Dennoch kann von einem dauerhaften Frieden zwischen Demokraten und Lobbyvereinigung keine Rede sein, im Gegenteil: Gerade erst hat Kammerpräsidentin Suzanne Clark erklärt, man werde gegen die von Biden eingesetzte Chefin der Wettbewerbsbehörde FTC, Lina Khan, "in den Krieg ziehen", weil Khan die Wirtschaft systematisch gängele und die Übernahmepläne vieler Unternehmen torpediere.

Tatsächlich hat es sich die FTC-Chefin zur Aufgabe gemacht, Fusionen strenger zu kontrollieren und notfalls gar rückgängig zu machen. Im Visier hat Khan dabei nicht zuletzt Tech-Riesen wie Google, Facebook und Amazon, Firmen also, die vor nicht allzu langer Zeit noch als Verbündete der Demokraten galten. Heute erzählt man sich in Washington, dass vor allem Google den "Kriegseintritt" der Wirtschaftskammer gegen Khan - und damit mittelbar auch gegen Biden - finanziere. Und noch eine Notiz am Rande: Bei Ihrer Bestätigung durch den Kongress hatte Khan auch mehr als ein Dutzend Stimmen Tech-kritischer republikanischer Senatoren erhalten.

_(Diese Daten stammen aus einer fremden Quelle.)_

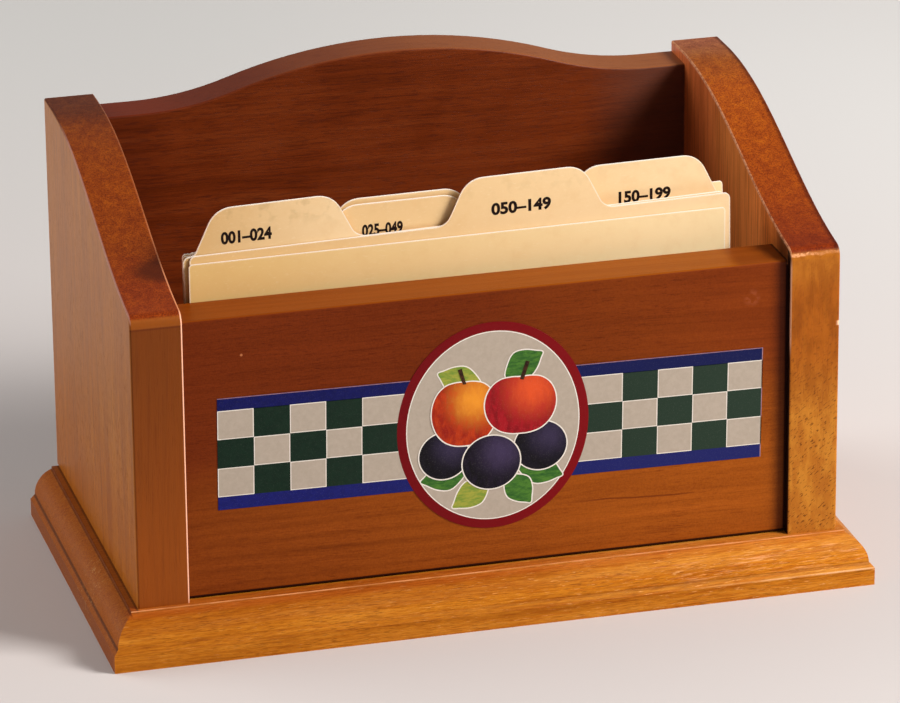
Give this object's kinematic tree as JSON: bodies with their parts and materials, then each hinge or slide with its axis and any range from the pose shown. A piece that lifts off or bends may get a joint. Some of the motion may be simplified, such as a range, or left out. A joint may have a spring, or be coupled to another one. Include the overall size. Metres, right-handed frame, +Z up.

Wie groß das Durcheinander im Verhältnis von Politik und Wirtschaft mittlerweile ist, zeigte im Übrigen die Argumente, mit denen Senator Rubio sein Ja zur geplanten Gründung eines Betriebsrats im Amazon-Logistikzentrum in Bessemer rechtfertigte. "Heute mag es um die Arbeitsbedingungen gehen", sagte er - ein Thema, das Republikanern sonst nicht so am Herzen liegt. Morgen aber würden die Beschäftigten womöglich vom Management gezwungen, dessen nächste politisch überkorrekte "Marotte" mitzumachen. Schließlich seien "Firmen wie Amazon im gegenwärtigen Kulturkampf Bündnispartner der Linken". Da, so die Logik, sei es doch gut, einen Betriebsrat zu haben, der die Belegschaft notfalls vor der irregeleiteten Unternehmensführung schützt.

Mit den Demokraten verbandelte Gewerkschafter als Bollwerk gegen allzu freigeistige Flausen eines angeblich ebenfalls Demokraten-nahen Konzernmanagements: Da allerdings konnten selbst viele Parteigänger des früheren Präsidentschaftsbewerbers Rubio nicht mehr ganz folgen.